Inquiry and Classroom Culture
If you use the inquiry method consistently, the culture in your classroom slowly but perceptibly shifts. There's no Designated Answerer because kids discover that they're all capable of high-level thinking and together they can create new knowledge. Individual students become the recognized experts on various subjects, so their peers go to them when they need the definitive answer on Edison, or Elizabeth the First, or edible mushrooms. It's a powerful feeling to be an expert, and it gives kids a tiny glimpse of what they can do with their brains. Perhaps the most important development is that your students become experts on the subject of learning. They've learned how to learn. That's a portable skill that will serve them for life.

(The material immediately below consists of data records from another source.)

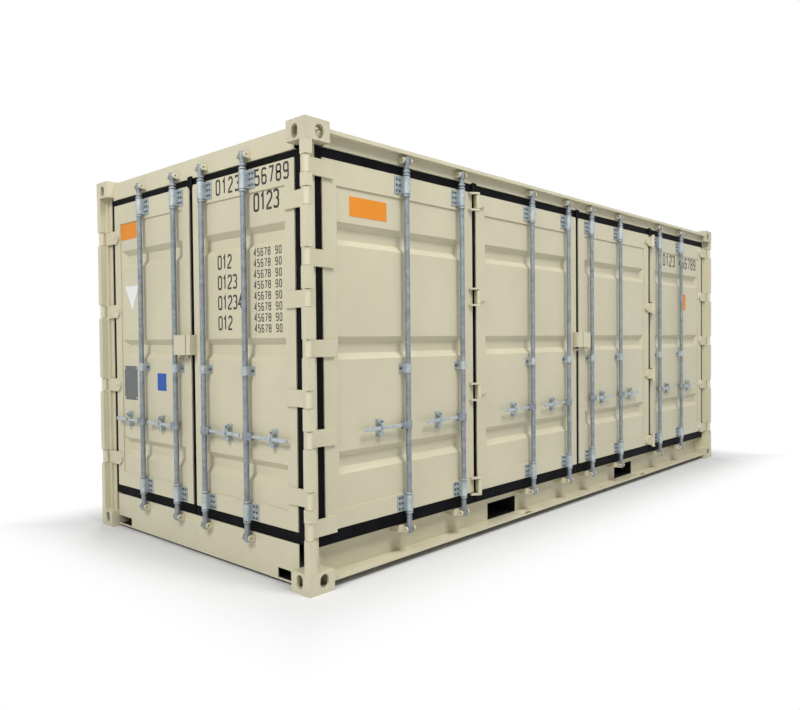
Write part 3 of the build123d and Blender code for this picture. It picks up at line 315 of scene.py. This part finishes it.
# The strap welds: every hinge strap is welded to its leaf along its two edges and its end.
# Beads of 7 mm, painted over; the straps with cut corners are also held by two rivets.

LEAF_FRONT = 0.056
LEAF_EDGE = 0.168
STRAP_FRONT = 0.042
STRAP_TIP = 0.240
STRAP_HALF = 0.0475
STRAP_TAPER = 0.034
STRAP_BEAD = 0.0035
STRAP_RIVETS = np.array((0.190, 0.217))
BEAD_SINK = 0.001
SIDE_HINGES = np.linspace(0.351, 2.342, 5)
END_HINGES = np.linspace(0.520, 2.170, 4)
# Radius, height and number of sides of a rivet's head.
STRAP_RIVET_HEAD = (0.009, 0.004, 10)
# The heights of each leaf's straps, and how much is cut off their corners.
STRAPS = {
    "side_leaf_1": (SIDE_HINGES, 0),
    "side_leaf_4": (SIDE_HINGES, STRAP_TAPER),
    "end_leaf_left": (END_HINGES, STRAP_TAPER),
    "end_leaf_right": (END_HINGES, 0),
}


def studs(centres, right, out, radius, height, sides=6):
    """Bolt and rivet heads: about each centre, rings of the full radius at 0 and 0.7 of the height, and
    of 0.78 of the radius at the height."""
    angle = np.arange(sides) * 2 * np.pi / sides
    ring = np.cos(angle)[:, None] * right + np.sin(angle)[:, None] * np.cross(out, right)
    reach = radius * np.array((1, 1, 0.78))[:, None, None]
    rise = height * np.array((0, 0.7, 1))[:, None, None]
    return centres.reshape(-1, 1, 1, 3) + reach * ring + rise * out


for leaf, (hinges, taper) in STRAPS.items():
    face, hand, _ = LEAVES[leaf]
    length = SIDE_LENGTH if face is SIDE else END_LENGTH
    along = np.array((LEAF_EDGE, STRAP_TIP - taper, STRAP_TIP, STRAP_TIP, STRAP_TIP - taper, LEAF_EDGE))
    edge = np.array((-1, -1, -1, 1, 1, 1)) * STRAP_HALF + np.array((0, 0, 1, -1, 0, 0)) * taper
    if taper == 0:
        along, edge = along[[0, 2, 3, 5]], edge[[0, 2, 3, 5]]
    rivets = STRAP_RIVETS
    if hand > 0:
        along, rivets = length - along, length - rivets
    runs = [weld_bead(on_face(face, along, LEAF_FRONT - BEAD_SINK, middle + edge), face[2], STRAP_BEAD)
            for middle in hinges]
    add_piece(f"{leaf}_strap_welds", runs, cream_paint, leaf)
    if taper:
        places = on_face(face, rivets[:, None], STRAP_FRONT, hinges)
        heads = studs(places, face[1], face[2], *STRAP_RIVET_HEAD)
        add_piece(f"{leaf}_strap_rivets", [heads], cream_paint, leaf)

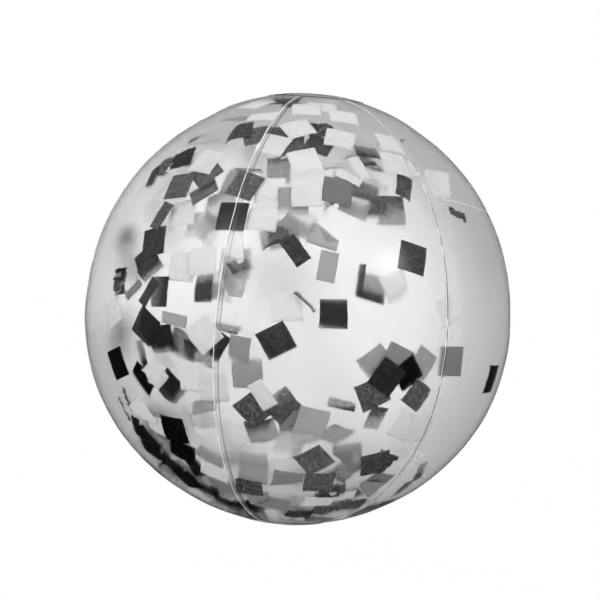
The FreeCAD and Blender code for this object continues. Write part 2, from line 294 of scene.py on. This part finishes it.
def film_material(name, tint, roughness, straight, haze, wave):
    """Soft cloudy film: most of what is seen through it is blurred, a share comes straight through.

    It blurs most where it is seen face on, and only its outer faces shine. Light that falls through it
    onto the things inside is only dimmed."""
    material, tree, output = new_material(name)
    relief = bump_normal(tree, noise_value(tree, 38, 2.0, 0.4, 0.3), wave, 0.0006)
    facing = add(tree, "LayerWeight", Blend=0.5).outputs["Facing"]
    falloff = [(0.0, 1), (0.12, 0.85), (0.28, 0.4), (0.42, 0.18)]
    cloudy = grey_ramp(tree, facing, [(place, roughness * share) for place, share in falloff] + [(0.6, 0.02)])
    blurred = add(tree, "BsdfRefraction", IOR=1.3, Color=(*tint, 1))
    link(tree, cloudy, blurred.inputs["Roughness"])
    sharp = add(tree, "BsdfTransparent", Color=(*tint, 1))
    cloud = noise_value(tree, 9, 3.0, 0.55)
    amount = grey_ramp(tree, cloud, [(0.3, straight * 0.8), (0.7, straight * 1.2)])
    seen = mix_shaders(tree, amount, blurred.outputs["BSDF"], sharp.outputs["BSDF"])
    milk = add(tree, "BsdfDiffuse", Color=(0.8, 0.8, 0.8, 1))
    body = mix_shaders(tree, haze, seen, milk.outputs["BSDF"])
    gloss = add(tree, "BsdfGlossy", Roughness=0.28, Color=(1, 1, 1, 1))
    fresnel = add(tree, "Fresnel", IOR=1.5)
    link(tree, relief, gloss.inputs["Normal"])
    link(tree, relief, fresnel.inputs["Normal"])
    weaker = calculate(tree, "MULTIPLY", fresnel.outputs["Fac"], 0.5)
    inner_face = add(tree, "NewGeometry").outputs["Backfacing"]
    shine = calculate(tree, "SUBTRACT", weaker, inner_face, clamp=True)
    surface = mix_shaders(tree, shine, body, gloss.outputs["BSDF"])
    clear = add(tree, "BsdfTransparent", Color=(0.95, 0.95, 0.95, 1))
    path = add(tree, "LightPath")
    lighting = calculate(tree, "MAXIMUM", path.outputs["Is Shadow Ray"], path.outputs["Is Diffuse Ray"])
    final = mix_shaders(tree, lighting, surface, clear.outputs["BSDF"])
    link(tree, final, output.inputs["Surface"])
    return material


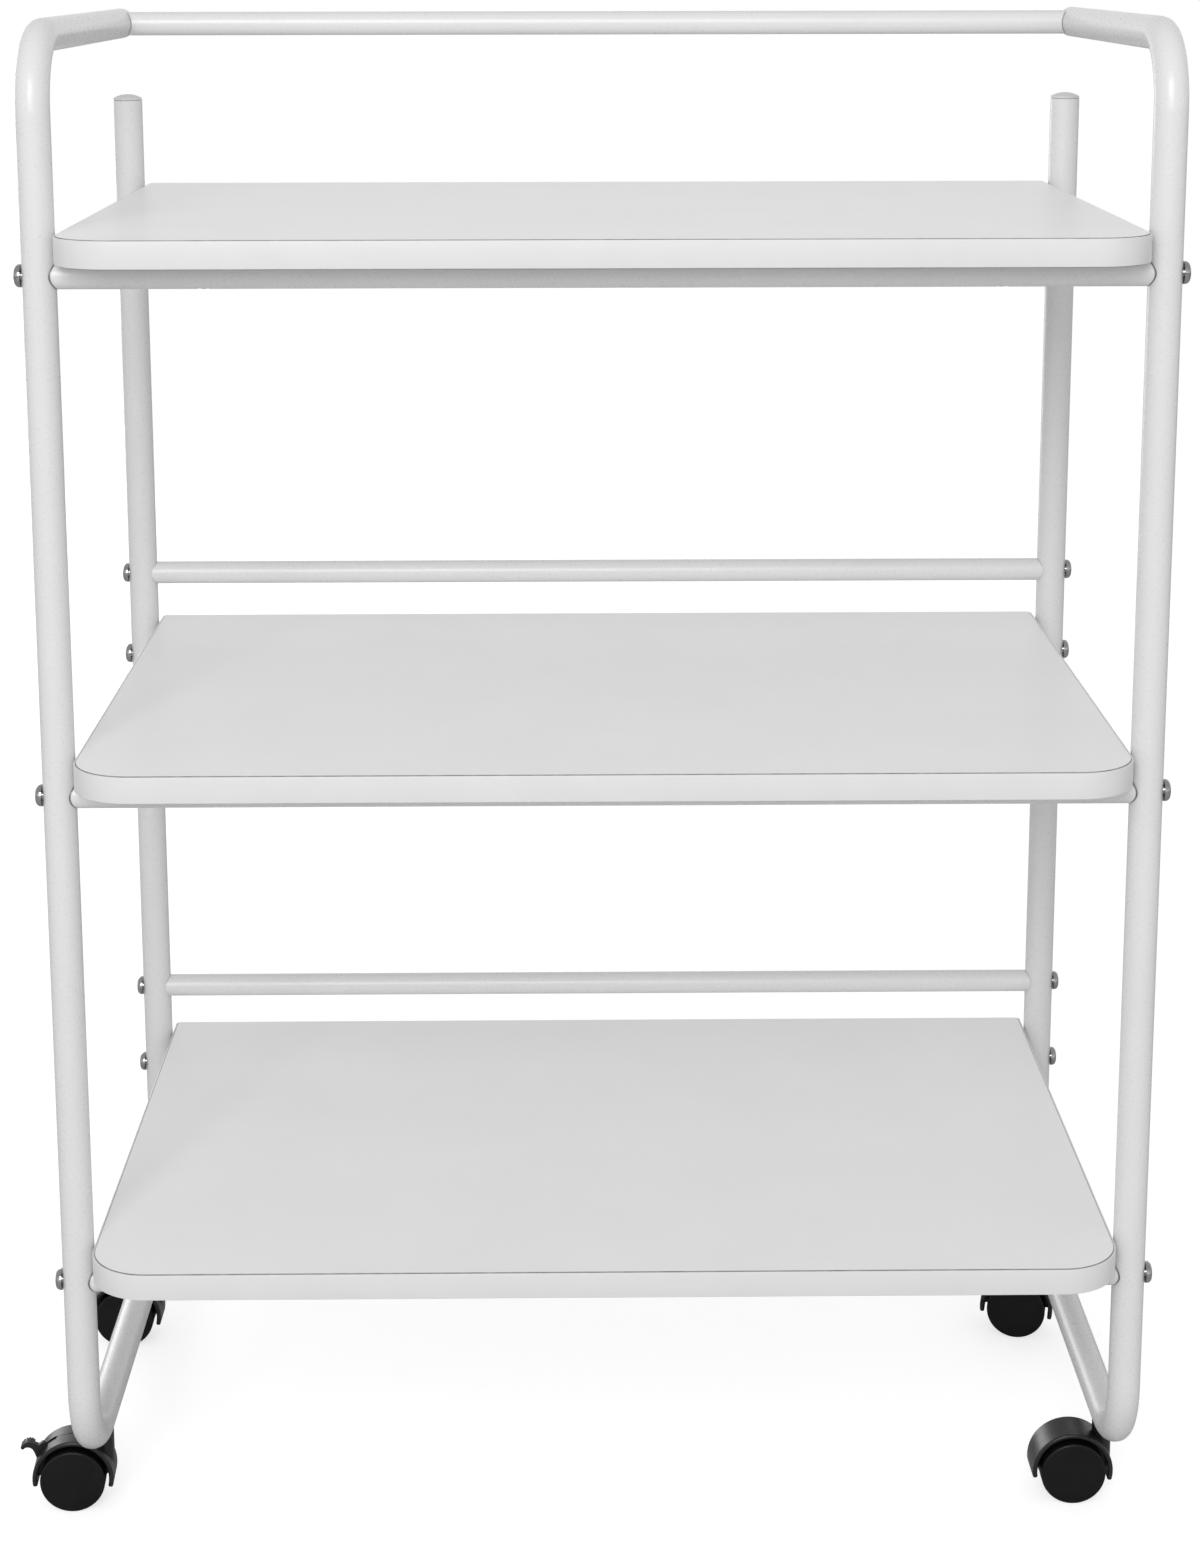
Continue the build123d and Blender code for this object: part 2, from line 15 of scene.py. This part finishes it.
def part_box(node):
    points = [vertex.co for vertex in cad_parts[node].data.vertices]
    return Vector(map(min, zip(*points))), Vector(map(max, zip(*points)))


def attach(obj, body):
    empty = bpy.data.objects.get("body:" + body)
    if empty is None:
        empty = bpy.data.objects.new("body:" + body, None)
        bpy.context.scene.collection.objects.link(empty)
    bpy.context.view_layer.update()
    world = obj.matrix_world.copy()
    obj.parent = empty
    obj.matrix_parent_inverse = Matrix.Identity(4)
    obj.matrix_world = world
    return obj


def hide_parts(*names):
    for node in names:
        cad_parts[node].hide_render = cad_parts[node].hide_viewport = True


# Camera, matched to the photograph: metres, radians, and a lens in millimetres. The photograph's verticals
# are nearly parallel, which the shift keeps in part.
CAMERA_PLACE = (0.0004, -1.7281, 0.9445)
CAMERA_TURN_LEFT = -0.0105
CAMERA_PITCH_DOWN = 0.1977
CAMERA_ROLL = -0.0017
CAMERA_LENS = 66.19
CAMERA_SHIFT_Y = -0.16

# The surround that lights the stand: its brightness straight up, its gain towards the horizon and its loss
# towards the sides, each with the power that says how fast it sets in
SURROUND_ZENITH = 0.52
SURROUND_HORIZON_GAIN = 0.68
SURROUND_HORIZON_POWER = 2.0
SURROUND_SIDE_LOSS = 0.35
SURROUND_SIDE_POWER = 4.0

# What the view meets behind the stand in place of that surround: plain white
BACKDROP = 1.02

# The floor, and its own glow, which the view meets but which doesn't light the stand from below
FLOOR_HALF_WIDTH = 60.0
FLOOR_GREY = (0.55, 0.55, 0.55)
FLOOR_GLOW = 0.66

# The two soft boxes, aimed at the middle of the stand: place, side of the square, and watts
STAND_MIDDLE = (0.0, 0.0, 0.5)
KEY_LIGHT = ((-0.5, -3.4, 2.3), 1.8, 68)
LIGHT_BEHIND = ((-1.7, 3.1, 0.5), 1.4, 18)

# Boards. The band is trimmed short of the board's faces, and both are eased where they meet.
BAND_THICKNESS = 0.001
FRONT_CORNER_RADIUS = 0.035
REAR_CORNER_RADIUS = 0.003
BAND_EDGE_ROUNDING = 0.0005
SEAM_EASE = 0.0005
BAND_TRIM = 0.00035
CORNER_STEPS = 16
ROUNDING_STEPS = 4

# The grey line at the ends of the crossbars under the boards, measured from the surface of the posts.
# It is painted shade where a bar meets a post, together with worn coat on the cut end.
SHADE_AND_WEAR_START = 0.0007
SHADE_AND_WEAR_END = 0.0013
SHADE_AND_WEAR_GREY = (0.10, 0.10, 0.10)

SHELVES = ("bottom", "middle", "top")

# A Mix node has a set of sockets for each kind of value. These are the ones for colours.
MIX_COLOUR_INPUTS = (6, 7)
MIX_COLOUR_OUTPUT = 2


def new_material(name, colour, roughness, metallic=0.0):
    """A Principled material, and its node tree, shader node and object coordinates to build on."""
    material = bpy.data.materials.new(name)
    material.use_nodes = True
    nodes = material.node_tree.nodes
    shader = nodes["Principled BSDF"]
    shader.inputs["Base Color"].default_value = (*colour, 1)
    shader.inputs["Roughness"].default_value = roughness
    shader.inputs["Metallic"].default_value = metallic
    coordinates = nodes.new("ShaderNodeTexCoord").outputs["Object"]
    return material, shader, coordinates


def noise(material, coordinates, scale, detail=2.0, roughness=0.5):
    """A noise texture's value, with features about 1 / scale metres apart."""
    node = material.node_tree.nodes.new("ShaderNodeTexNoise")
    node.inputs["Scale"].default_value = scale
    node.inputs["Detail"].default_value = detail
    node.inputs["Roughness"].default_value = roughness
    material.node_tree.links.new(coordinates, node.inputs["Vector"])
    return node.outputs["Fac"]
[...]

As you get more comfortable with this back-and-forth rhythm of teaching, your kids will get excited because they realize they're sharing the driver's seat in this mental road trip. They consciously, even viscerally experience them- selves learning, and at the same time they have the thrill of teaching. They see the lightbulbs going on in their peers' eyes, and enjoy the heady feeling of being one of the "smart" kids, maybe for the first time in their career. Or they notice the way the topic lurches in a whole new direction when they make an insightful comment. They get a rush of pure adrenaline when they ask a challenging question that hasn't occurred to anyone in the room, including the teacher! When learning looks like this, it's not only a contact sport, it's addicting. Even better than recess or snacks!